You might want to buy more of NLY and HTS since they appear to be more risk-averse and well-managed, and buy somewhat less of AGNC, because its parent company is the still-wounded American Capital Ltd (ACAS). Again, the best time to invest in a sector or a solvent, cash-rich company is when it is deeply out-of-favor, and that surely seems the case with NLY and HTS...as well as AGNC and CIM.
Undervalued Sector Runner-Up
I'd be remiss in not mentioning the close runner-up sector, and that's the precious metal sub-sector of the basic materials sector. I'm aware of the minor pull-back we've just witnessed in gold and silver pricing. But gold is still above $1,732 and silver is pennies below $34.
The mid-tier producers include Eldorado Gold (EGO), Yamana Gold (AUY) and Seabridge Gold (SA), which is an $923 million market cap gold explorer with two world-class precious metals deposits in British Columbia Canada. I'd encourage you to read and carefully study Seabridge's website to see for yourself the potential billions of dollars of gold, copper and silver that it has in the ground. The two projects that SA is working are massive "trophy assets", and analyst-geologists like Matt Badiali (the editor of the S&A Resource Report) feel strongly that the Chinese are itching to buy into or buy-out Seabridge to pull all the proven precious metals reserves out of the ground and into the markets.

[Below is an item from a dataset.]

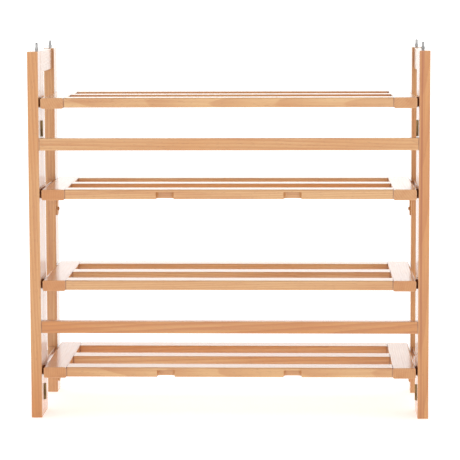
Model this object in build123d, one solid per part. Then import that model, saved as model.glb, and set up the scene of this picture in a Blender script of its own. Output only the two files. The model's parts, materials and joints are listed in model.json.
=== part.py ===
from build123d import *
import os

# Tiered shoe rack: a railed back frame, two hinged side frames and four slatted shelves
# that swing up about pins in the posts.
# Millimetres, +Z up. The origin is on the floor at the centre of the footprint.
# -Y is the railed side, +Y is the open side that shoes go in from, and +X is to the right
# as seen from the railed side. Depths are counted from the railed face towards +Y.

# ---- driving dimensions ----
WIDTH = 740.0
DEPTH = 295.0
HEIGHT = 683.0

UPRIGHT_THICK = 20.0           # posts and stiles, across the rack
POST_DEPTH = 40.0
STILE_DEPTH = 46.0
HINGE_GAP = 1.0                # between a post and the stile hinged to it
UPRIGHT_ROUND = 1.0
UPRIGHT_END_ROUND = 0.6

RAIL_THICK = 18.0
RAIL_HEIGHT = 22.6
RAIL_BOTTOMS = {"upper": 500.8, "lower": 159.9}
RAIL_ROUND = 1.0

SIDE_RAIL_THICK = 12.0
SIDE_RAIL_RECESS = 4.0         # from the inner face of the stiles
SIDE_RAILS = {"top": (642.4, 40.0), "middle": (401.1, RAIL_HEIGHT), "bottom": (69.0, RAIL_HEIGHT)}
SIDE_RAIL_ROUND = 1.5

SHELF_TOPS = {1: 598.0, 2: 428.5, 3: 259.0, 4: 95.5}
SHELF_DEPTH = 280.0
SHELF_SIDE_GAP = 3.5           # between a shelf and each post
END_WIDTH = 42.6
END_THICK = 20.0
END_ROUND = 3.5
END_TIP_ROUND = 1.0
SLAT_WIDTH = 42.0
SLAT_THICK = 18.0
SLAT_ROUND = 2.5
SLAT_NAMES = ("rail_side", "middle", "open_side")

PIVOT_DEPTH = 30.0
PIVOT_RADIUS = 3.0
PIVOT_CLEARANCE = 0.05
PIVOT_IN_WOOD = 14.0
WASHER_RADIUS = 9.0
WASHER_THICK = 2.9
SUPPORT_GAP = 0.3              # under a shelf that rests on a pin or a bracket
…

At some time in the near future the Market Mavens will begin buying shares of companies like Seabridge, EGO, AUY, IAMGold (IAG) and Kinross Gold (KGC), which still looks ludicrously cheap (below book value) with a PEG ratio (5-year expected) of only 1.10. It's undoubtedly a takeover target at these prices.
So there you have them. Two sectors and 9 companies that are "under-the-radar" of the investment community at the present time despite excellent fundamentals and a very supportive economic environment. Look at each carefully and see if the results of what you see are telling you to "...hear a different drummer" than the herd is hearing now.